### [RECORDED DATA]
____
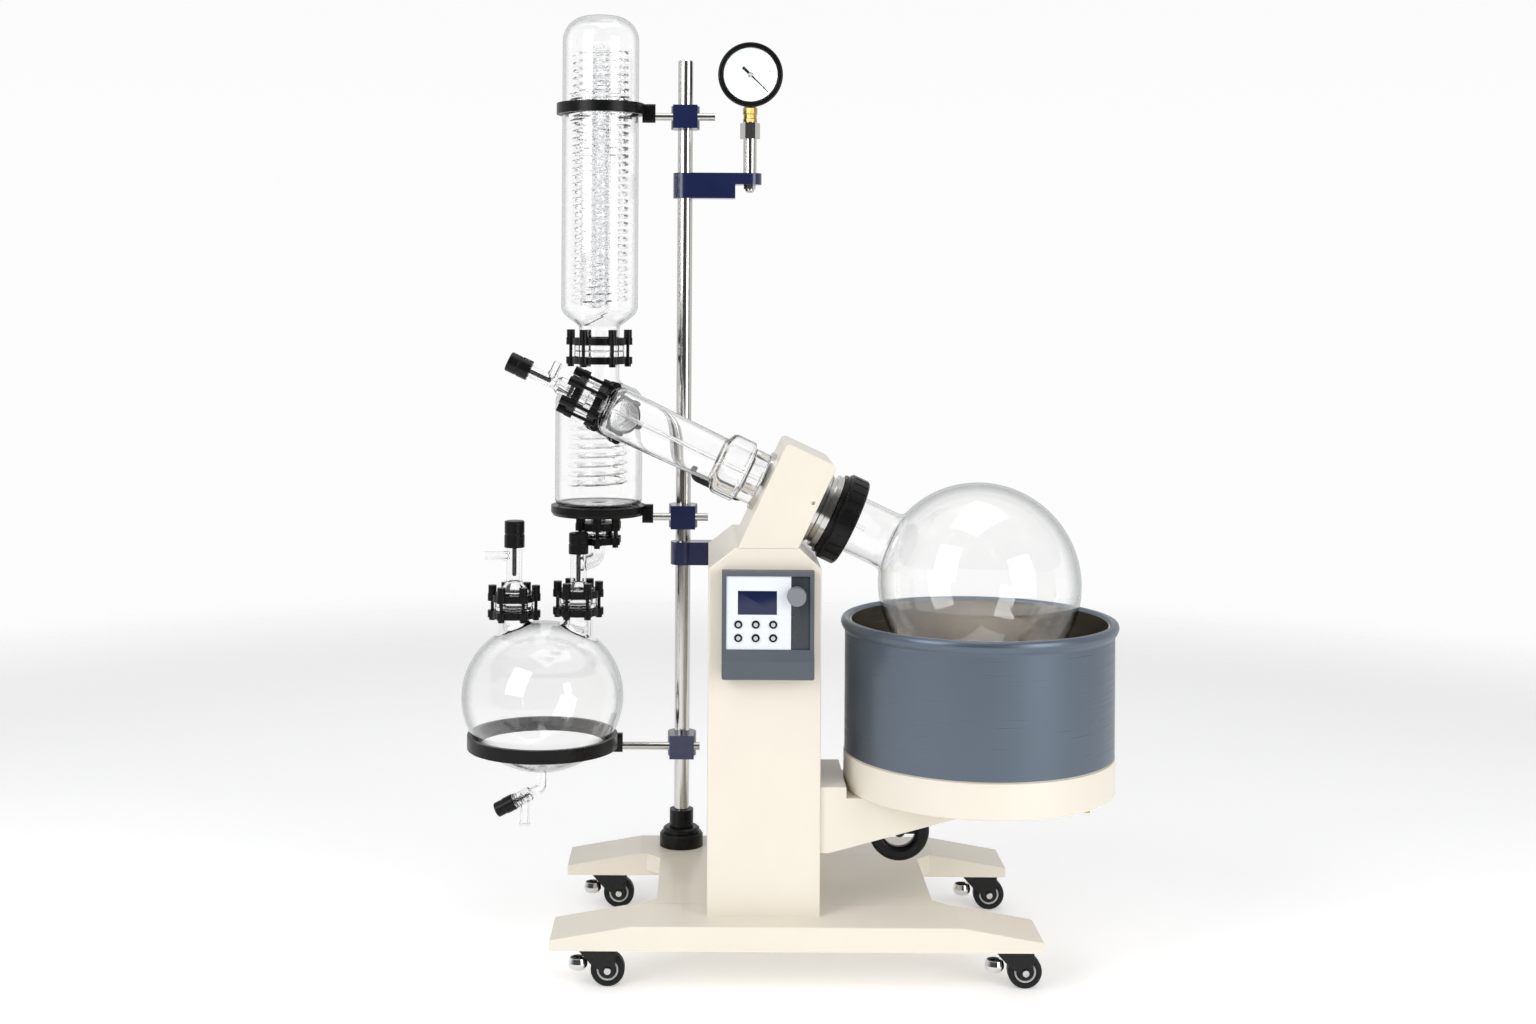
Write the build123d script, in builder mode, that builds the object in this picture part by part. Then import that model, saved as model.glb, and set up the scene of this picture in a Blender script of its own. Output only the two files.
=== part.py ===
from build123d import *
import math
import os

os.makedirs("parts", exist_ok=True)

# Twenty-litre rotary evaporator on casters. X points right, Y away from the
# operator, Z up, with the origin on the floor under the middle of the machine.
# All sizes are in millimetres and degrees.

# Clearances
run_gap = 0.05
pass_gap = 0.3
slide_gap = 0.5
seal_gap = 0.6

# Casters
caster_height = 75
caster_left_inset = 72
caster_right_inset = 43
plate_length = 66
plate_width = 60
plate_thick = 4
race_radius = 22
race_height = 4
kingpin_radius = 5
kingpin_nut_radius = 8
kingpin_nut_height = 4.2
crown_thick = 4
cheek_thick = 3
axle_radius = 4
axle_head_radius = 6
axle_head_height = 2.5
wheel_radius = 28
wheel_width = 22
wheel_offset = 20
hub_radius = 19
hub_boss_radius = 9
hub_boss_width = 25.4
pedal_pivot_x = -15
pedal_pivot_z = 54
pedal_pin_radius = 2
pedal_hub_radius = 4.5
pedal_cup_x = -29
pedal_cup_z = 37
pedal_cup_radius = 16
pedal_cup_depth = 12.5
pedal_cup_rim = 8
pedal_cup_wall = 2
pedal_cup_bend = 11
pedal_arm_width = 10

# Base
beam_length = 800
beam_x = 25
beam_width = 118
beam_height = 40
beam_tip_height = 17
beam_taper = 132
beam_edge = 2
beam_wall = 5
front_beam_y = -176
rear_beam_y = 226
deck_x = 27.5
deck_width = 465
deck_height = 30
deck_flare = 26
base_top = caster_height + beam_height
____
### [WHAT IS REQUIRED]
Only the lines from the beginning of the material above through the line with "seal_gap = 0.6" are wanted; extract them exactly.

### [TASK SOLUTION]
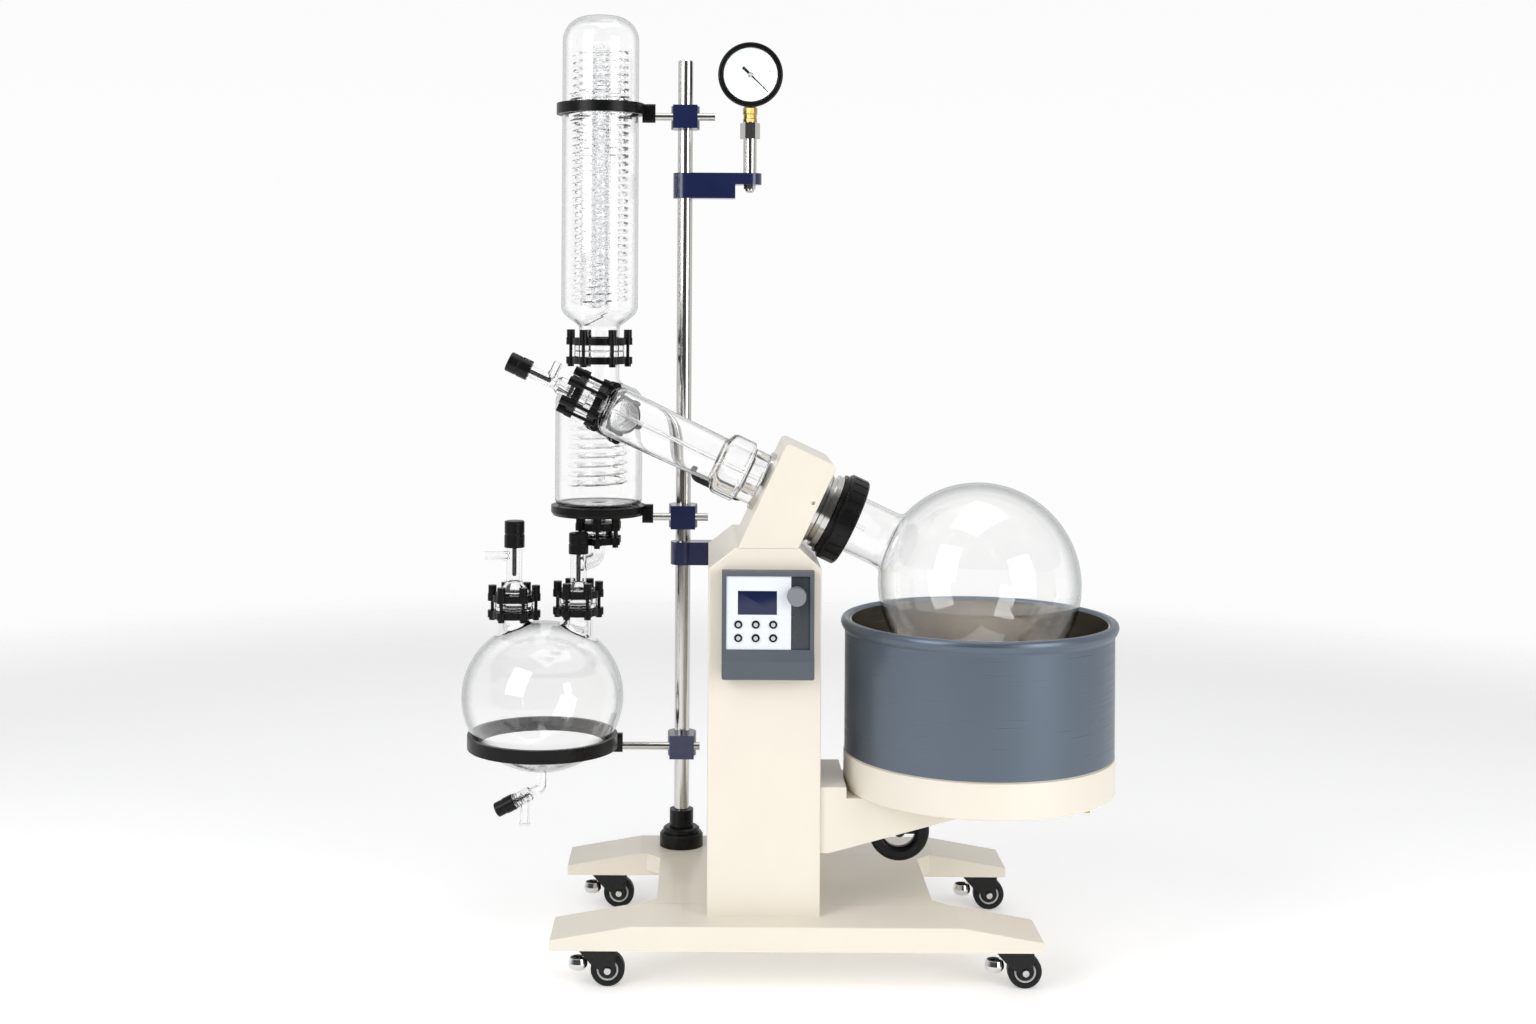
Write the build123d script, in builder mode, that builds the object in this picture part by part. Then import that model, saved as model.glb, and set up the scene of this picture in a Blender script of its own. Output only the two files.
=== part.py ===
from build123d import *
import math
import os

os.makedirs("parts", exist_ok=True)

# Twenty-litre rotary evaporator on casters. X points right, Y away from the
# operator, Z up, with the origin on the floor under the middle of the machine.
# All sizes are in millimetres and degrees.

# Clearances
run_gap = 0.05
pass_gap = 0.3
slide_gap = 0.5
seal_gap = 0.6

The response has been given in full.